» What the exercise asks: Repeat each line of the material exactly.

++++ Source data ++++

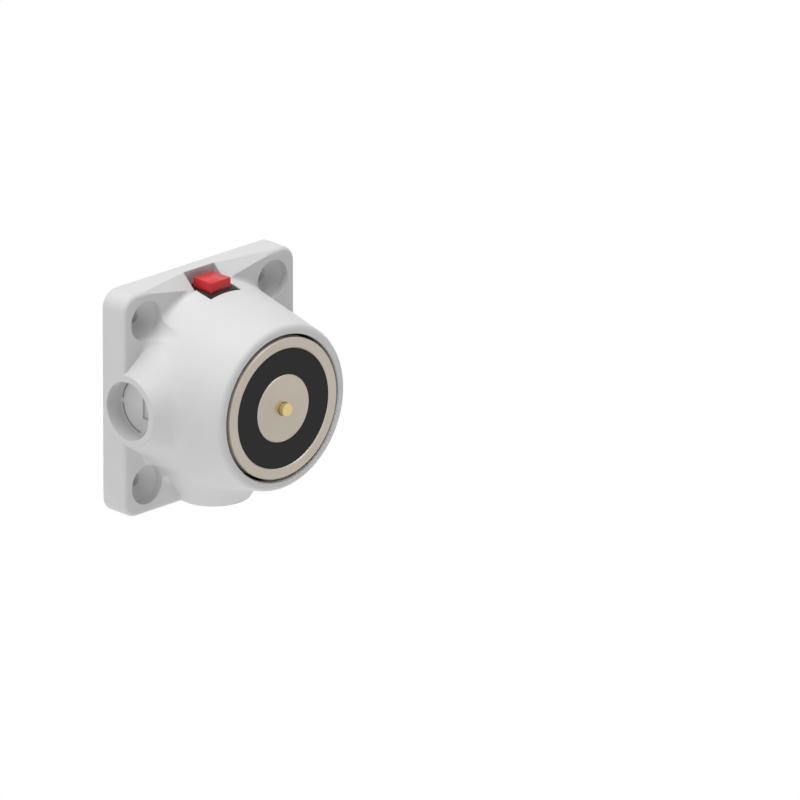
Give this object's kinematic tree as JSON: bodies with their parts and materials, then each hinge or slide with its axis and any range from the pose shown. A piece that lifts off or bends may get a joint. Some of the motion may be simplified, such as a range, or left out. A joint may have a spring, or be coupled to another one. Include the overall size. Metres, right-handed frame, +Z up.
{
  "type": "electromagnetic door holder",
  "caption": "Wall unit of an electromagnetic door lock: white housing, round pot magnet with sprung ejector pin, red release button and side cable entries.",
  "frame": {"origin": "centre of the square base on the wall plane, in the middle of the four wall screws", "axes": "+Z up, the magnet's face looks along -Y, +Y points into the wall, +X to the right seen from the front"},
  "size_m": [0.08, 0.0487, 0.08],
  "materials": {
    "white_plastic": "moulded, fine satin",
    "zinc_steel": "galvanised",
    "yellow_zinc": "yellow zinc plated",
    "magnet_steel": "ground, satin",
    "bobbin_plastic": "moulded nylon",
    "copper_wire": "enamelled wire",
    "black_resin": "cast resin, satin",
    "screw_steel": "zinc plated",
    "pin_brass": "turned",
    "spring_steel": "drawn wire",
    "red_plastic": "moulded, satin gloss",
    "black_plastic": "moulded, gloss",
    "contact_brass": "plain",
    "board_green": "solder mask",
    "terminal_green": "moulded",
    "diode_black": "moulded",
    "tinned_wire": "tinned",
    "lead_red": "insulated wire",
    "lead_blue": "insulated wire"
  },
  "bodies": {
    "unit": {"housing": "white_plastic", "wall_plate": "zinc_steel", "cover_screws": "yellow_zinc", "magnet_bracket": "zinc_steel", "bracket_rivets": "zinc_steel", "magnet_pot": "magnet_steel", "magnet_core": "magnet_steel", "coil_bobbin": "bobbin_plastic", "coil_winding": "copper_wire", "resin_ring": "black_resin", "magnet_screw": "screw_steel", "lock_washer": "screw_steel", "ejector_spring": "spring_steel", "button_bezel": "black_plastic", "switch_body": "black_plastic", "switch_spring": "spring_steel", "switch_terminals": "contact_brass", "circuit_board": "board_green", "board_spacers": "contact_brass", "board_screws": "screw_steel", "terminal_block": "terminal_green", "terminal_screws": "screw_steel", "diode": "diode_black", "diode_wires": "tinned_wire", "coil_leads": "lead_red", "switch_leads": "lead_blue"},
    "ejector": {"ejector_pin": "pin_brass"},
    "button": {"button_cap": "red_plastic"}
  },
  "joints": [
    {"name": "ejector_slide", "type": "slide", "parent": "unit", "child": "ejector", "axis": [0, 1, 0], "range_m": [0, 0.002], "stiffness_N_per_m": 2500, "springref_m": -0.004, "deforming": ["ejector_spring"]},
    {"name": "button_slide", "type": "slide", "parent": "unit", "child": "button", "axis": [0, 0, -1], "range_m": [0, 0.0015], "stiffness_N_per_m": 900, "springref_m": -0.0012, "deforming": ["switch_spring"]}
  ]
}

++++

» Answer for the task:
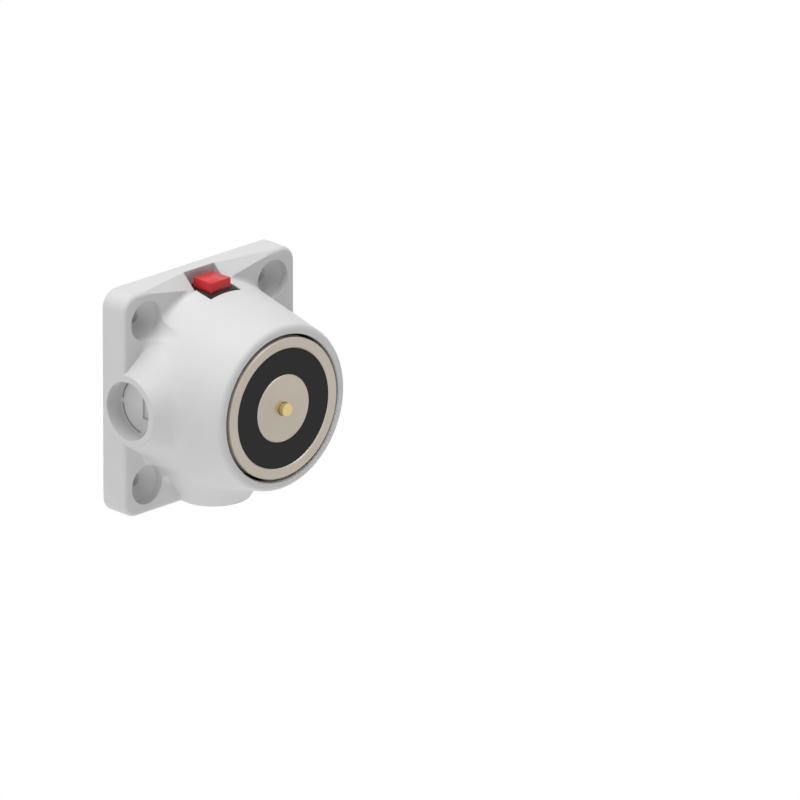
Give this object's kinematic tree as JSON: bodies with their parts and materials, then each hinge or slide with its axis and any range from the pose shown. A piece that lifts off or bends may get a joint. Some of the motion may be simplified, such as a range, or left out. A joint may have a spring, or be coupled to another one. Include the overall size. Metres, right-handed frame, +Z up.
{
  "type": "electromagnetic door holder",
  "caption": "Wall unit of an electromagnetic door lock: white housing, round pot magnet with sprung ejector pin, red release button and side cable entries.",
  "frame": {"origin": "centre of the square base on the wall plane, in the middle of the four wall screws", "axes": "+Z up, the magnet's face looks along -Y, +Y points into the wall, +X to the right seen from the front"},
  "size_m": [0.08, 0.0487, 0.08],
  "materials": {
    "white_plastic": "moulded, fine satin",
    "zinc_steel": "galvanised",
    "yellow_zinc": "yellow zinc plated",
    "magnet_steel": "ground, satin",
    "bobbin_plastic": "moulded nylon",
    "copper_wire": "enamelled wire",
    "black_resin": "cast resin, satin",
    "screw_steel": "zinc plated",
    "pin_brass": "turned",
    "spring_steel": "drawn wire",
    "red_plastic": "moulded, satin gloss",
    "black_plastic": "moulded, gloss",
    "contact_brass": "plain",
    "board_green": "solder mask",
    "terminal_green": "moulded",
    "diode_black": "moulded",
    "tinned_wire": "tinned",
    "lead_red": "insulated wire",
    "lead_blue": "insulated wire"
  },
  "bodies": {
    "unit": {"housing": "white_plastic", "wall_plate": "zinc_steel", "cover_screws": "yellow_zinc", "magnet_bracket": "zinc_steel", "bracket_rivets": "zinc_steel", "magnet_pot": "magnet_steel", "magnet_core": "magnet_steel", "coil_bobbin": "bobbin_plastic", "coil_winding": "copper_wire", "resin_ring": "black_resin", "magnet_screw": "screw_steel", "lock_washer": "screw_steel", "ejector_spring": "spring_steel", "button_bezel": "black_plastic", "switch_body": "black_plastic", "switch_spring": "spring_steel", "switch_terminals": "contact_brass", "circuit_board": "board_green", "board_spacers": "contact_brass", "board_screws": "screw_steel", "terminal_block": "terminal_green", "terminal_screws": "screw_steel", "diode": "diode_black", "diode_wires": "tinned_wire", "coil_leads": "lead_red", "switch_leads": "lead_blue"},
    "ejector": {"ejector_pin": "pin_brass"},
    "button": {"button_cap": "red_plastic"}
  },
  "joints": [
    {"name": "ejector_slide", "type": "slide", "parent": "unit", "child": "ejector", "axis": [0, 1, 0], "range_m": [0, 0.002], "stiffness_N_per_m": 2500, "springref_m": -0.004, "deforming": ["ejector_spring"]},
    {"name": "button_slide", "type": "slide", "parent": "unit", "child": "button", "axis": [0, 0, -1], "range_m": [0, 0.0015], "stiffness_N_per_m": 900, "springref_m": -0.0012, "deforming": ["switch_spring"]}
  ]
}